Perhaps not. Yet, if the boom was an orgy of real estate profligacy, with institutional investors and reputable real estate dynasties drunk on easy money, Ms. Stacom and other top brokers, in the role of Bacchus, helped the party roar.
“It’s one thing to accept that people renting illegally could be pursued,” said a real estate executive familiar with Stuy Town. “But she had such high turnover rates.”
Then again, if Ms. Stacom hadn’t served as Bacchus, someone else would gladly have filled the role.

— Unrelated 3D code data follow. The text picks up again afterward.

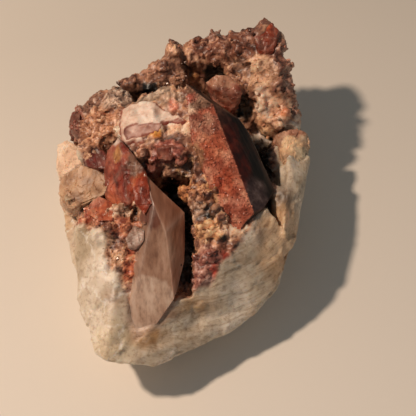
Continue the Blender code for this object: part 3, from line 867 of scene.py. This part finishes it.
RED_RUN = (0.45, -0.75, -0.45)  # the way its growth lines run
RED_LIFT = 1.3  # the red face's tints are shown this much lighter than written
GRAINY_RED = ("#743426", "#b06650", "#dca488")
RED_FACE_PATCHES = [
    ((8, 6, 39), (3.5, 4, 4), "#7a3424", "#b4664c", "#dca080"),
    ((11, -3, 35), (3, 4, 4), "#7e3424", "#b8644a", "#e0a080"),
    ((14.5, -9, 32), (3, 3, 4), "#6a2c20", "#a45c48", "#cc8e78"),
    ((5.4, 12, 41.5), (5, 3, 4), "#54281f", "#8e5546", "#c89880"),
    ((3.5, 3, 37), (2, 5, 4), "#5c3a2a", "#94684c", "#d0a47c"),
    ((7, -7, 33.5), (2.2, 4, 3), "#5c3a2a", "#94684c", "#d8ac80"),
    ((3, 20, 44), (7, 4.5, 4), "#583c30", "#80604f", "#aa8a76"),
    ((0.6, 18.8, 43), (3.0, 1.7, 3), "#94493a", "#b9695a", "#cf8c7c"),
    ((1.2, 15.6, 42), (2.6, 1.5, 2), "#b08a72", "#e0c2a9", "#f5dfca"),
]
DARK_RED = ("#080403", "#150c08", "#2a1a12")
DARK_FACE_PATCHES = [
    ((10, 15, 41), (3, 3.4, 4), "#2c140e", "#523026", "#7e5848"),
    ((12.5, 8, 37.5), (3.0, 6, 4), "#2e0d09", "#54190f", "#823424"),
    ((15.6, 0, 34.5), (3.0, 7, 4), "#2e0d09", "#5c1c12", "#8a3626"),
    ((20, -5, 31), (5, 5.5, 4), "#33262a", "#5a4646", "#8f7a76"),
]

# Quartz that is dense with iron: nearly opaque, with a glassy skin.
iron_red_quartz = quartz(
    "iron_red_quartz", 0.5, {"Detail": 4.0, "Roughness": 0.7},
    stops=[(0.36, "#8c7468"), (0.5, "#dcd0c8"), (0.62, "#ffffff")], share=0.6,
    values={"Roughness": 0.3, "Specular IOR Level": 0.2},
)

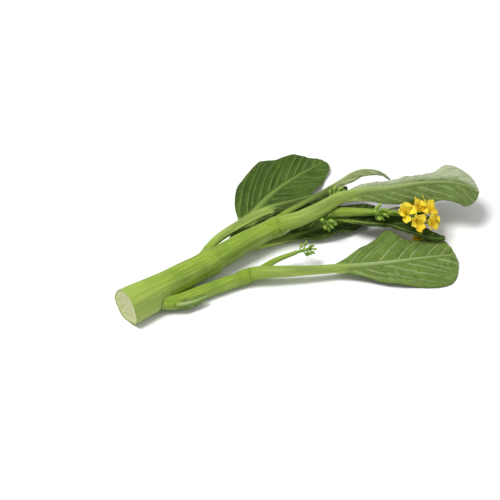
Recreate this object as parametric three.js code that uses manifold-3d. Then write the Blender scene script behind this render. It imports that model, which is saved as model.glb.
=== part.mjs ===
// One cut flowering shoot of choy sum, lying on its side on a table.
// Millimetres, +Z up. The shoot runs along +X, from its cut end to its leaf tips.
// A leaf is a blade and its leaf stalk, grown as one piece. Every piece keeps a small gap to the
// one it grows from, so that each stays a closed solid of its own.
import * as THREE from "three";
import { mergeVertices } from "three/addons/utils/BufferGeometryUtils.js";
import Module from "manifold-3d";

// ---------------------------------------------------------------- driving dimensions

const GAP = 0.35; // clearance between a piece and the one it grows from
const BLADE = 1.2; // thickness of a leaf blade
const TABLE = 0; // height of the surface the shoot lies on
const PRESS = 1.2; // softness with which a blade flattens against the table

const CUT_RADIUS = 10.6; // stem at the cut
const NODE_1 = 25; // distances along the stem of the places where leaves grow
const NODE_2 = 66;
const NODE_3 = 119;
const RACEME_START = 126; // beyond here the stem is the thin stalk of the flower head
const RACEME_RADIUS = 3.1;

const STEM_PATH = [
  [0, 0, 11.1],
  [28, 0, 10.6],
  [66, 0.5, 10.8],
  [95, 0.5, 12.3],
  [120, -1.5, 14],
  [142, -8.5, 15.5],
  [160, -20, 16.8],
  [174, -34, 17.8],
  [188, -47, 17.6],
];
const STEM_RADII = [
  [0, CUT_RADIUS],
  [NODE_1 + 14, 8.9],
  [NODE_2 - 8, 8.2],
  [NODE_2, 8.8],
  [NODE_2 + 7, 7.4],
  [NODE_3 - 7, 6.3],
  [NODE_3, 6.8],
  [RACEME_START + 4, RACEME_RADIUS + 0.6],
  [160, RACEME_RADIUS],
  [204, 1.7],
];
const BRANCH_PATH = [
  [20, -7.5, 7.5],
  [30, -12, 5.9],
  [47, -14, 5.2],
  [63, -17, 5.3],
  [80, -20.5, 5.6],
  [100, -22, 8],
  [114, -27, 11],
];
const BRANCH_NODE = 62; // distance along the branch where its leaf grows
const BRANCH_RADII = [
  [0, 4.2],
  [12, 4.6],
  [50, 4.4],
  [BRANCH_NODE - 2, 4.9],
  [BRANCH_NODE + 8, 2.1],
  [100, 1.3],
];

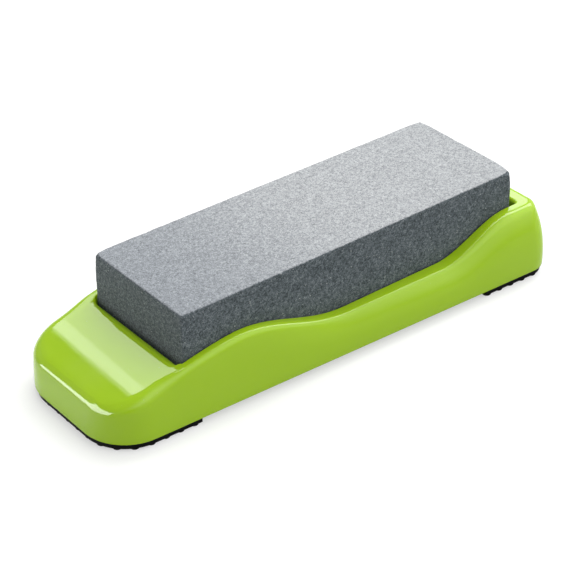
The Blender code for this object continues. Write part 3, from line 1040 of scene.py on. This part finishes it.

Even amid its epic default, and the subsequent transfer to mortgage holders, many in the industry are pointing out Stuy Town’s potential. Sure, all the apartments may now be re-regulated thanks to a court decision, but that requirement is set to be lifted within the next decade, giving the complex the potential to be a market-rate community once again, if not the tonier enclave imagined in the 2006 offering book.
Which helps explain the names circling to be the next Rob Speyer. Would-be buyers who have publicly declared their interests include Richard LeFrak, Wilbur Ross and Donald Trump.